By offering shoppers an opportunity to explore their catalogue, visualise products and share their designs, our retail customers are making the most of every shopper who lands on their site. Instead of falling back into the top of the funnel, shoppers who use the Room Creator’s share functionality can return to the experience when they're ready and purchase everything they previously shortlisted within one click.
Stores aren’t immune to the longevity of digital transformation. To provide a holistic shopping experience across every touchpoint, many retailers have introduced technologies to aid shopping journeys in-store. From on-demand video customer service, click and collect, and QR codes, there’s a plethora of technologies available to improve every aspect of the purchase journey.
But for these technologies to work, you need buy-in from in-store shop assistants. If the technology you’re investing in doesn’t make their jobs easier, what value is it adding?
The Hullabalook team have spoken to in-store colleagues about the challenges they experience selling to shoppers in-store. For example, a lot of shoppers find it difficult to visualise how products will look in their own space. Room Creator helps eradicate this problem by letting shoppers visualise products to scale, in a room-setting. In-store colleagues can also use it to increase exposure to the wider product catalogue, since in-store stock is often limited.
Store visits are really valuable for us, and our retail customers. Staff feel more comfortable using Hullabalook's technology in-store, and we can optimise our experiences according to their feedback.

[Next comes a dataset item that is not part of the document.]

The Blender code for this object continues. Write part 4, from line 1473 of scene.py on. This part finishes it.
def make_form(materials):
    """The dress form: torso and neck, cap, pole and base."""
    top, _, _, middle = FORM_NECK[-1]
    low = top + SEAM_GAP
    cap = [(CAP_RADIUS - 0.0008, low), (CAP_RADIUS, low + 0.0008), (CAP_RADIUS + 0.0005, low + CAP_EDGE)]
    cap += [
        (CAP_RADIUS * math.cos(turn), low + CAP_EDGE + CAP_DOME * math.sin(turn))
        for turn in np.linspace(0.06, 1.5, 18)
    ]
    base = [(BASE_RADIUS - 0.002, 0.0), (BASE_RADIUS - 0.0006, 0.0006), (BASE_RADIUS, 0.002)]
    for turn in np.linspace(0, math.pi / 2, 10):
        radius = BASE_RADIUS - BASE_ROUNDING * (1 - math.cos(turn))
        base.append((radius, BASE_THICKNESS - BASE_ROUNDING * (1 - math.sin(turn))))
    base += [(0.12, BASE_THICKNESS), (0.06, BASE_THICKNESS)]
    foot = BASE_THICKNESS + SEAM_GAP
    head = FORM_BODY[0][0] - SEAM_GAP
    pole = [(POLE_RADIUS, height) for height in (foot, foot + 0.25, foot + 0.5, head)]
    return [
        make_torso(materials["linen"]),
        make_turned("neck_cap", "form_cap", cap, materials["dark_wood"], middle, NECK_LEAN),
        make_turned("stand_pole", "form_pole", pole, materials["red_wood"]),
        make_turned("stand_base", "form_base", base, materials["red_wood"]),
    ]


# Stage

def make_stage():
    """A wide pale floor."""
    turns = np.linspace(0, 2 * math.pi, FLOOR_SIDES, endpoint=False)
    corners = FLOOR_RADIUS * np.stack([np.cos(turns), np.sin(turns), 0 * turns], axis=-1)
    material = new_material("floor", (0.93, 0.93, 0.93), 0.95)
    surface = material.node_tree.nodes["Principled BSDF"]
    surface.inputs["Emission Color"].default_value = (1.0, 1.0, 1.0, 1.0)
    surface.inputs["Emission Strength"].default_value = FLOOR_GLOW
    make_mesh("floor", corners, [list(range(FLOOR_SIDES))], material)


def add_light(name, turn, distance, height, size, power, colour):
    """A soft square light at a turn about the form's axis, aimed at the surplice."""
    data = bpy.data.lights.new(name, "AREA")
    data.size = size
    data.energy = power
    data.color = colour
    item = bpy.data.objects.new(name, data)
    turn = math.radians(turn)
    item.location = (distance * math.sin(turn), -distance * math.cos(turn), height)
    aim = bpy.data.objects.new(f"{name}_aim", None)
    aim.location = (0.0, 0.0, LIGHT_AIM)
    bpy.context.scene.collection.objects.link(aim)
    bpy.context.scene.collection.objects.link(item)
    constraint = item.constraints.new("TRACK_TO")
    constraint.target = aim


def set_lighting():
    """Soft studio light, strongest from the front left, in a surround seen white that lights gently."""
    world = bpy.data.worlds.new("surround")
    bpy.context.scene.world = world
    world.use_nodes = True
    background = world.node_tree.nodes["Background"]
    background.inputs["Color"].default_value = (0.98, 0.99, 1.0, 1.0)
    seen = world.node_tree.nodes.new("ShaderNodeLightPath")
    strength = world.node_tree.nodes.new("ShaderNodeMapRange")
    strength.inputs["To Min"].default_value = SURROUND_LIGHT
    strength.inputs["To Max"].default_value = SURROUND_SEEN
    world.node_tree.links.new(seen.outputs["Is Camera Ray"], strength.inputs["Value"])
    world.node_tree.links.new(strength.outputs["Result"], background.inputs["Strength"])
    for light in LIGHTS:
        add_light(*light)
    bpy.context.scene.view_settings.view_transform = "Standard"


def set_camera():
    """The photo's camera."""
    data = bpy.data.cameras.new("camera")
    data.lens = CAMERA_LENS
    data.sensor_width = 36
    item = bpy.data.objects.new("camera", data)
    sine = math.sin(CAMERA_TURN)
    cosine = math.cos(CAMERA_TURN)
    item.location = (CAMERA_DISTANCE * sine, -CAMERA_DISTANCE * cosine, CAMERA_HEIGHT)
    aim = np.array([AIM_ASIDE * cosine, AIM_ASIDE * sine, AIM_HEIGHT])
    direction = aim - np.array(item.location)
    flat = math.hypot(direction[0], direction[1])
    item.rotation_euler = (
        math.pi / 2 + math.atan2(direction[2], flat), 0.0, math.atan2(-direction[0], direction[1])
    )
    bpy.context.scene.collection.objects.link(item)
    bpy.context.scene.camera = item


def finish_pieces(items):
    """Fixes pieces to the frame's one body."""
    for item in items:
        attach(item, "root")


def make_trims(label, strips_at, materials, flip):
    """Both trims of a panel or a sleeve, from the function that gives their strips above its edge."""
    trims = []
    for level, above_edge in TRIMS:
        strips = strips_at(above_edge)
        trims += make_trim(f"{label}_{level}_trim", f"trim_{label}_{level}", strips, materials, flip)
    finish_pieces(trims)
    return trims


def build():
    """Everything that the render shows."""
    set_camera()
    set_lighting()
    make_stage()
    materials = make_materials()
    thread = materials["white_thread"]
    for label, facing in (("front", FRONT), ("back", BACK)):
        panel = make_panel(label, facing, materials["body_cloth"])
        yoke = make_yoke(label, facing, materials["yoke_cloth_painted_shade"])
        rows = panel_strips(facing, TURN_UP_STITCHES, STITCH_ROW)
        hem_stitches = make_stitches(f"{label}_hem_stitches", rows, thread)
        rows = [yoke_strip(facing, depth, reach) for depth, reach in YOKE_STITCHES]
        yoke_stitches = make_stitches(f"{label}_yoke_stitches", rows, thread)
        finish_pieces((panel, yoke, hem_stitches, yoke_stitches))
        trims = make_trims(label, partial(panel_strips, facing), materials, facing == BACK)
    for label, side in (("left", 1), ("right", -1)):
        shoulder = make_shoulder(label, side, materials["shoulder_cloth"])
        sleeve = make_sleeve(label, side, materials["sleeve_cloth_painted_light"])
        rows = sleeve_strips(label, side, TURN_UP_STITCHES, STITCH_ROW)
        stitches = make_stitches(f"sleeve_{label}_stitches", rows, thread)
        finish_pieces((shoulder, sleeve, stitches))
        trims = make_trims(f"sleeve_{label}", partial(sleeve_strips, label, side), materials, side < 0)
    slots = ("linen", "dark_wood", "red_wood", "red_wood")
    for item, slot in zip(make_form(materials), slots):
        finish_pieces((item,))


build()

QR codes are another great interactive technology. They’re becoming increasingly embedded in customer experiences across all industries, including retail. Habitat recently made their in-store magazine shoppable with the use of QR codes. Each lifestyle image was assigned a QR code, which redirected shoppers to a Hullabalook experience allowing them to purchase the featured products.
These are great examples of retailers listening to their customers and providing helpful, inspirational shopping experiences across multiple touchpoints.

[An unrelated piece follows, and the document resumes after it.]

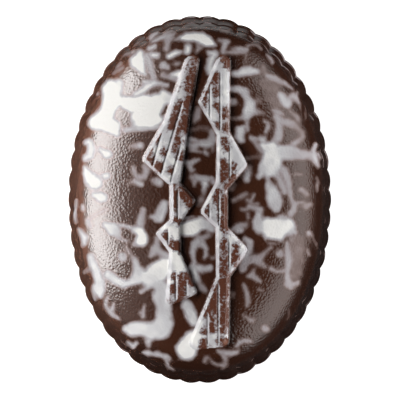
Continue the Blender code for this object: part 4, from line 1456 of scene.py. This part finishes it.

Some shoppers are ready to make a purchase, because it's something they've been planning for a long time.
People put a lot of thought into purchasing large items, like sofas. They know the exact size, style and colour they want. In fact, they probably saw it in-store before purchasing online. How can you increase attach rate on high ticket items like this?
Let’s use our customer, ScS, as an example. I’m looking for a grey, three seater sofa (and I could probably be persuaded to buy the matching footstool.) I’ve already seen the one I like at an ScS store and now I'm ready to buy it online.
In an ideal world, ScS would like me to purchase multiple items during my shopping session. Most retailers have some sort of bundling engine on their PDPs to achieve this, however, they often require a lot of manual updating.
ScS uses our automatic Visual Bundles technology to cross-sell additional products on their PDPs. This bundle, featuring the matching armchair and footstool, has been automatically generated by Hullabalook's technology.
This has not only saved me time, it's also allowed me to visualise the products I like within a lifestyle setting - without ever leaving the original PDP. I'm a happy customer.
When you strip it all back, everything we’ve discussed involves implementing helpful and memorable CX across multiple points of the purchase journey.
We'll be very interested to see if shoppers interact differently with our experiences over the coming months.